Tlou to save gas, save cash in Botswana

London-listed Tlou Energy has set out plans to trim its running costs, in response to problems in the world’s financial markets, while competitor Kalahari Energy has received support from the US Trade and Development Agency (USTDA) for its power plans.

The two companies are pursuing coal-bed methane (CBM) opportunities in Botswana.

Tlou said senior management were cutting pay by around 50%, with the potential for more reductions in future.

Furthermore, one or both of the Lesedi 3 and 4 production pods will be shut in, saving both gas and cash. Halting flaring would save gas that can be used in future to generate electricity, once the company has a power purchase agreement (PPA) in place.

The drilling of more wells is being considered, Tlou said, but no decision has been taken.

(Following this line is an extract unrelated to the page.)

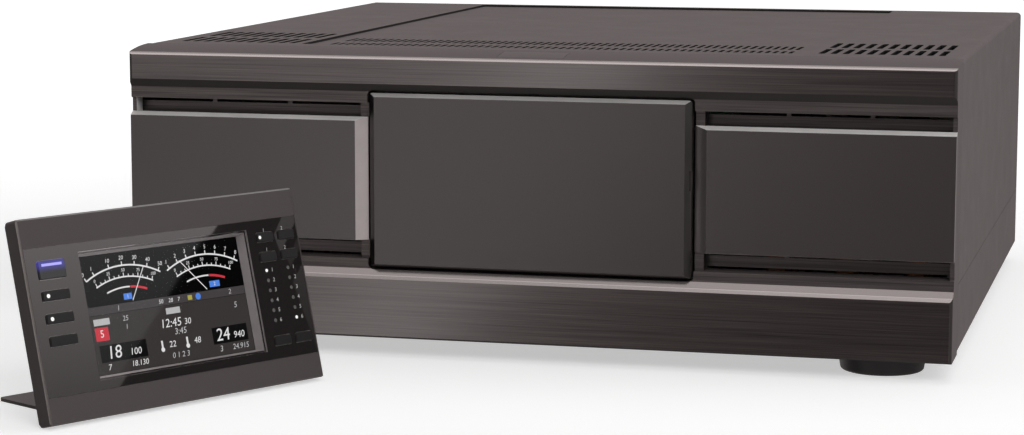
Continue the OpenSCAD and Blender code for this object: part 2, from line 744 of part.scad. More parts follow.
module pa_board() color(board_green) set_down() difference() {
    translate([-sink_x + 3, sink_y[0] + 4, sink_top])
        cube([2 * sink_x - 6, sink_y[1] - sink_y[0] - 8, pa_board_t]);
    for (at = device_at) translate([at[0] - 18, at[1] - 8, sink_top - cut])
        cube([36, 16, pa_board_t + 2 * cut]);
}

// Flange-mount power transistors bolted to the heat sink
module pa_transistors() color("#d8d4cc") set_down() for (at = device_at)
    translate([at[0], at[1], sink_top]) difference() {
        union() {
            translate([-17, -5, 0]) cube([34, 10, 1.6]);
            translate([-10.5, -5, 1.5]) cube([21, 10, 3.6]);
            translate([-8, -7.5, 2]) cube([6.5, 15, 0.3]);
            translate([1.5, -7.5, 2]) cube([6.5, 15, 0.3]);
        }
        for (x = [-14, 14]) translate([x, 0, -cut]) cylinder(r = 1.6, h = 4);
    }

// Two-hole ferrite transformers on the board beside each pair of transistors
module output_transformers() color("#33302f") set_down() for (i = [0:3])
    translate([0, sink_y[0] + 48 + i * pa_pitch, sink_top + pa_board_t])
        along_y(-16, 16) difference() {
            translate([-14, 0]) round_rect([28, 15], 7);
            for (x = [-6.5, 6.5]) translate([x, 7.5]) circle(3.2);
        }

// ---------------------------------------------------------------- filter and tuner

rf_z = z0 + sheet_t + pillar_h;
rf_t = 1.6;

module rf_board(y) {
    translate([rf_x[0], y[0], rf_z]) cube([rf_x[1] - rf_x[0], y[1] - y[0], rf_t]);
}

module filter_board() color(board_green) set_down() rf_board(filter_y);
module tuner_board() color(board_green) set_down() rf_board(tuner_y);

toroid = [13, 7, 12];                 // outer radius, inner radius, height of a wound core

// Wound toroids of the low-pass filters, standing on edge in two rows
module filter_coils() color("#b0703a") set_down() for (col = [0:2], row = [0:2])
    translate([rf_x[0] + 22 + col * 36, filter_y[0] + 22 + row * 40,
        rf_z + rf_t + toroid[0]])
        rotate([0, 90, 0]) translate([0, 0, -toroid[2] / 2]) rotate_extrude()
            translate([toroid[1], 0]) round_rect([toroid[0] - toroid[1], toroid[2]], 2);

// Air-wound tuner coils: plain tubes with their end lugs on the board
module tuner_coils() color("#c98a4b") set_down() for (i = [0:1]) {
    r = 21;
    l = 60;
    y = tuner_y[0] + 24 + i * 78;
    translate([rf_x[0] + 30, y, rf_z + rf_t + r + 3]) difference() {
        union() {
            rod_y(r, 0, l);
            for (end = [0, l - 4]) translate([-6, end, -r - 3]) cube([12, 4, r]);
        }
        rod_y(r - 3, -cut, l + cut);
    }
}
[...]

Work on Lesedi 4 may continue with the gas being used to drive the company’s existing generators. Whether this can be accomplished does rely on the ability of employees to visit field operations at a point when travel restrictions have been imposed, in response to the coronavirus.

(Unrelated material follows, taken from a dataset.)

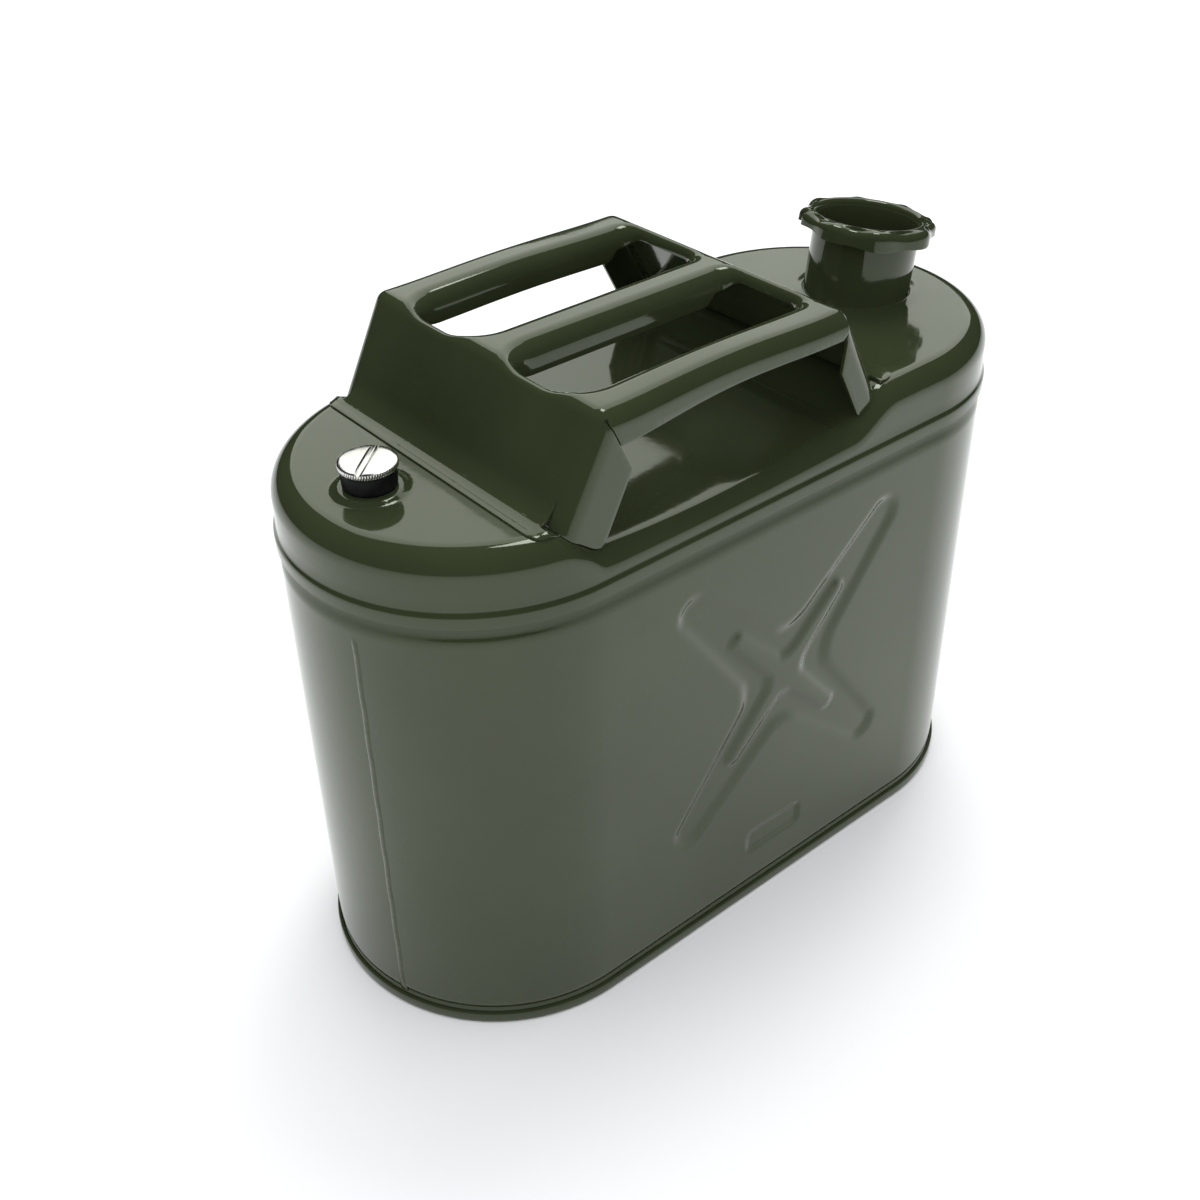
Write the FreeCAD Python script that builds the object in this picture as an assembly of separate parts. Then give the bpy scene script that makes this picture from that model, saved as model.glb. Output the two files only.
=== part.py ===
"""Five-litre sheet-steel jerry can with an open filler neck and a vent screw.

Frame: millimetres, +X along the can towards the filler neck, +Y across its
width, +Z up.  The origin is the middle of the base, on the floor.
"""
import FreeCAD, Part
import os
import math

# ---- body and base ---------------------------------------------------------
HALF_STRAIGHT = 73.0        # half the straight length of the obround plan
SHEET = 0.8                 # body, lid and base sheet
BODY_R = 60.3               # outside radius of the body wall
BODY_NECK_R = 59.0          # drawn-in top of the body, inside the lid skirt
SHOULDER_LOW = 157.5
SHOULDER_HIGH = 162.5
BODY_TOP = 169.5
BODY_FOOT = 1.3             # lower edge of the body sheet, inside the seam
SEAM_R = 61.5               # rolled base rim
SEAM_H = 4.2
PAN_FLOOR = 4.6             # underside of the recessed base
WELD_ANGLE = 198.0          # side weld, measured from +X about its end centre
WELD_HALF_WIDTH = 1.3
WELD_PROUD = 0.35

# ---- lid -------------------------------------------------------------------
LID_R = 60.0
LID_BAND_R = 61.0           # joggled edge that laps over the body
LID_EDGE = 164.5
LID_BAND_TOP = 168.6
LID_TOP = 187.2             # plateaus at both ends
DECK_TOP = 178.2            # lowered middle, under the handle
DECK_LEFT = (-84.0, -67.0)  # where the vent-side step starts and ends
DECK_RIGHT = (35.0, 50.0)   # where the spout-side step starts and ends
LID_FILLET = 8.0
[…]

Tlou began producing gas in 2014 and is working on a power project in order to meet local demand. Progress has been slower than expected, but in February the company said it had received approval from the Botswana government for a temporary PPA, while talks on a full PPA continue.

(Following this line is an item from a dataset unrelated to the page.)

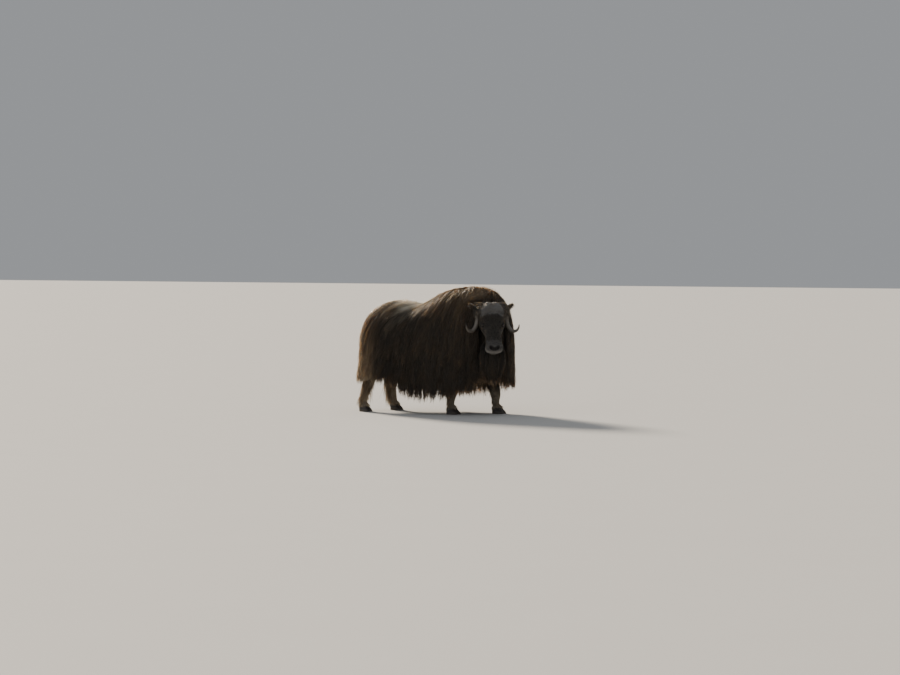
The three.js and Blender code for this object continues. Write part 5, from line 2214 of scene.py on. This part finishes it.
@dataclass(frozen=True)
class HoofFinish:
    """The finish of the hooves: dark worn horn, dusty and chipped towards the sole."""

    name: str = "hoof_dark"
    wall: Colour = (0.028, 0.023, 0.020)
    worn: Colour = (0.13, 0.105, 0.08)
    dust_height: float = 0.03

    def make(self, grain: bpy.types.NodeTree) -> bpy.types.Material:
        """Makes the material.

        Args:
            grain: The group of stretched grain.

        Returns:
            The material.
        """
        material, sheet, shader = new_material(self.name)
        grit, height = sheet.grain(grain, (1, 1, 1.6), 90.0, 2.0)
        mask = sheet.times(sheet.ramp(sheet.attribute("height"), 0.0, self.dust_height, 0.9, 0.15), grit)
        sheet.feed(shader, {
            "Base Color": sheet.blend(mask, opaque(self.wall), opaque(self.worn)),
            "Roughness": sheet.ramp(mask, 0.0, 0.8, 0.42, 0.8), "Normal": sheet.bumped(height, 0.5, 0.001)})
        return material


@dataclass(frozen=True)
class EyeFinish:
    """The finish of the eyes: deep brown under a wet clear coat."""

    name: str = "eye_wet"
    mottle_scale: float = 700.0

    def make(self) -> bpy.types.Material:
        """Makes the material."""
        material, sheet, shader = new_material(self.name)
        mottle = sheet.ramp(sheet.noise(sheet.stretched((1, 1, 1)), self.mottle_scale), 0.3, 0.7, 0.8, 1.2)
        sheet.feed(shader, {
            "Base Color": sheet.scaled(sheet.attribute("marking", "Color"), mottle), "Roughness": 0.2,
            "Specular IOR Level": 0.1, "Coat Weight": 0.8, "Coat Roughness": 0.03})
        return material


@dataclass(frozen=True)
class FloorFinish:
    """The finish of the studio floor: plain, pale and matte."""

    name: str = "floor_pale"
    colour: Colour = (0.62, 0.61, 0.59)
    shade: Colour = (0.5, 0.49, 0.47)

    def make(self) -> bpy.types.Material:
        """Makes the material."""
        material, sheet, shader = new_material(self.name)
        cloud = sheet.ramp(sheet.noise(sheet.stretched((1, 1, 1)), 1.5), 0.3, 0.7, 0.0, 0.06)
        sheet.feed(shader, {"Base Color": sheet.blend(cloud, opaque(self.colour), opaque(self.shade)),
                            "Roughness": 0.9, "Specular IOR Level": 0.2})
        return material


@dataclass
class Studio:
    """A pale floor, soft lights with a warm one from behind, and the camera."""

    azimuth: float = 28.0
    pitch: float = 2.2
    distance: float = 25.0
    lens: float = 105.0
    aim_left: float = -0.2333
    aim_height: float = 0.7286
    sky: Colour = (0.86, 0.89, 0.93)
    sky_strength: float = 0.37

    def directions(self) -> tuple[Array, Array]:
        """Gives the picture's own right, and the level way from the camera to the animal."""
        turn = math.radians(self.azimuth)
        right = np.array((math.cos(turn), math.sin(turn), 0))
        return right, np.array((-math.sin(turn), math.cos(turn), 0))

    def aim(self) -> Array:
        """Gives the point at the middle of the picture."""
        right, _ = self.directions()
        return OFFSET + right * self.aim_left + (0, 0, self.aim_height)

    def floor(self) -> None:
        """Lays the floor."""
        size = 60.0
        corners = [(-size, -size, 0), (size, -size, 0), (size, size, 0), (-size, size, 0)]
        mesh = bpy.data.meshes.new("floor")
        mesh.from_pydata(corners, [], [(0, 1, 2, 3)])
        mesh.materials.append(FloorFinish().make())
        linked("floor", mesh)

    def camera(self) -> None:
        """Sets the camera, which looks nearly level from far away."""
        _, ahead = self.directions()
        pitch = math.radians(self.pitch)
        aim = Vector(self.aim())
        place = aim - Vector(ahead * math.cos(pitch) - np.array((0, 0, math.sin(pitch)))) * self.distance
        lens = bpy.data.cameras.new("camera")
        lens.lens = self.lens
        lens.clip_end = 200
        camera = linked("camera", lens)
        camera.location = place
        camera.rotation_euler = (aim - place).to_track_quat("-Z", "Y").to_euler()
        bpy.context.scene.camera = camera

    def light(self, name: str, place: tuple[float, float, float], spread: float, strength: float,
              colour: Colour) -> None:
        """Adds one soft light that is far enough away to light the floor evenly.

        Args:
            name: Its name.
            place: Where it stands: to the picture's right, away from the camera, and up.
            spread: How wide it looks from the animal, in degrees.
            strength: Its strength.
            colour: Its colour.
        """
        right, ahead = self.directions()
        glow = bpy.data.lights.new(name, "SUN")
        glow.angle, glow.energy, glow.color = math.radians(spread), strength, colour
        lamp = linked(name, glow)
        lamp.location = Vector(right * place[0] + ahead * place[1] + (0, 0, place[2]))
        lamp.rotation_euler = (-lamp.location).to_track_quat("-Z", "Y").to_euler()

    def build(self) -> None:
        """Sets up floor, lights, sky and camera."""
        self.floor()
        self.light("key_behind", (-4.2, 7.3, 4.0), 12.0, 7.5, (1.0, 0.88, 0.72))
        self.light("fill_front", (-5.0, -7.0, 5.0), 50.0, 0.35, (0.92, 0.96, 1.0))
        world = bpy.data.worlds.new("sky")
        world.use_nodes = True
        background = world.node_tree.nodes["Background"]
        background.inputs["Color"].default_value = opaque(self.sky)
        background.inputs["Strength"].default_value = self.sky_strength
        bpy.context.scene.world = world
        self.camera()


def main() -> None:
    """Builds the muskox piece by piece, then the studio round it."""
    logging.basicConfig(level=logging.INFO, format="%(name)s: %(message)s")
    strand, grain = strand_group(), grain_group()
    guard = HairFinish("guard_hair", 0.42, 1.25, 0.95, (0.42, 0.27, 0.13), 0.10, 0.12, 0.6, 0.45).make(strand)
    face = HairFinish("face_hair", 0.62, 1.15, 0.6, (0.6, 0.55, 0.48), 0.10, 0.10, 0.35, 0.45).make(strand)
    pale = (0.75, 0.66, 0.52)
    stocking = HairFinish("stocking_hair", 0.7, 1.1, 0.5, pale, 0.15, 0.10, 0.4, 0.45).make(strand)
    Skin().build(SkinFinish().make(grain))
    Horns().build(HornFinish().make(grain))
    Eyes().build(EyeFinish().make())
    Hooves().build(HoofFinish().make(grain))
    Coat().build(guard, face, stocking)
    Studio().build()


if __name__ == "__main__":
    main()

The company has also raised the possibility of a solar project at its Lesedi site. It has approvals for 20 MW of gas-fired power generation and 20 MW of solar generation. Tlou has talked of the possibility of a “low carbon power bond”.

Meanwhile, the USTDA announced last week that it would support Kalahari’s plans for a 110 MW nameplate CBM-fired power plant, with a transmission line to the Serule substation.

Kalahari has appointed Prana Energy to act as project developer, which has brought together a team including Owners Team Consultation and the US’ Advanced Resources International.

“USTDA is helping enhance Botswana’s energy security and economic growth” said Thomas R. Hardy, USTDA’s Acting Director. “This project will build upon USTDA’s commitment to working with our partners in Botswana to develop and expand the country’s natural gas options.”